1. Earning of Award – Initial Performance Objective.

a. Subject to potential reduction by the Compensation Committee pursuant to Section 2 hereof, if the cumulative [—] of Convergys Corporation (the “Company”) for the period commencing January 1, 2015 and ending December 31, 2017 (the “Performance Period”) equals or exceeds $[—] (the “Initial Performance Objective”), then the Company shall credit to your account a number of common shares, without par value, of the Company (“Shares”) equal to [—]% of the target number of Shares indicated on your Notice of Performance Restricted Stock Unit Award form (“Notice of Award”), or such lesser number of Shares as may be determined by the Compensation Committee, in its discretion, in accordance with Section 2 hereof.

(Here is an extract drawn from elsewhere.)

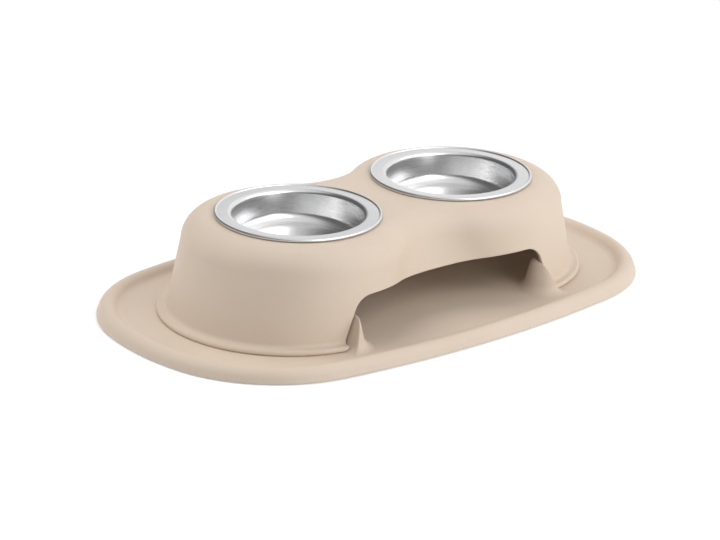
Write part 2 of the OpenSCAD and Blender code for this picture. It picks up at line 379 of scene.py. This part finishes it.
def arch_bar(gap):
    """A bar with the arches' outline, each side moved in by the gap, that runs through both arches."""
    lean = math.radians(arch_lean)
    corner_z = arch_height - arch_corner
    corner_x = arch_half_width - corner_z * math.tan(lean) - arch_corner / math.cos(lean) - gap
    foot_x = arch_half_width - arch_flare * math.tan(lean) + arch_flare / math.cos(lean) - gap
    side_run = foot_x - corner_x - (arch_flare + arch_corner) * math.cos(lean)
    side_rise = corner_z - arch_flare + (arch_corner + arch_flare) * math.sin(lean)
    front = -arch_run / 2
    below = 30 * mm
    steps = 40
    turns = [math.pi * i / steps for i in range(-steps, steps + 1)]
    top = [arch_height - arch_dip * (1 + math.cos(turn)) / 2 for turn in turns]
    made = new_mesh("arch_bar")
    pen_down((-foot_x, front, floor_top - below))
    pen_line((0, 0, below))
    pen_arc((-foot_x, front, floor_top + arch_flare), arch_lean - 90, 10, (0, 1, 0))
    pen_line((side_run, 0, side_rise))
    pen_arc((-corner_x, front, floor_top + corner_z), 90 - arch_lean, 14, (0, 1, 0))
    for low, high in zip(top, top[1:]):
        pen_line((corner_x / steps, 0, high - low))
    pen_arc((corner_x, front, floor_top + corner_z), 90 - arch_lean, 14, (0, 1, 0))
    pen_line((side_run, 0, -side_rise))
    pen_arc((foot_x, front, floor_top + arch_flare), arch_lean - 90, 10, (0, 1, 0))
    pen_line((0, 0, -below))
    bpy.ops.mesh.select_all(action="SELECT")
    bpy.ops.mesh.edge_face_add()
    bpy.ops.mesh.extrude_region_move(TRANSFORM_OT_translate={"value": (0, arch_run, 0)})
    face_outwards()
    return made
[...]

b. For purposes of this Award Agreement, the Company defines “[—]” as [—].

c. Following the end of the Performance Period, the Compensation Committee shall certify in writing whether the Initial Performance Objective set forth in this Section 1 has been achieved, the number of Shares, if any, credited to your account in accordance with this Award Agreement and the dollar amount of dividend equivalents, if any, payable to you in accordance with Section 7 of this Award Agreement. Except as otherwise provided pursuant to Section 5(a) or 5(c) of this Award Agreement, if the Compensation Committee determines that the Initial Performance Objective set forth in this Section 1 has not been achieved for the Performance Period, then this Award shall be automatically forfeited, and no Shares or dividend equivalents shall be payable hereunder.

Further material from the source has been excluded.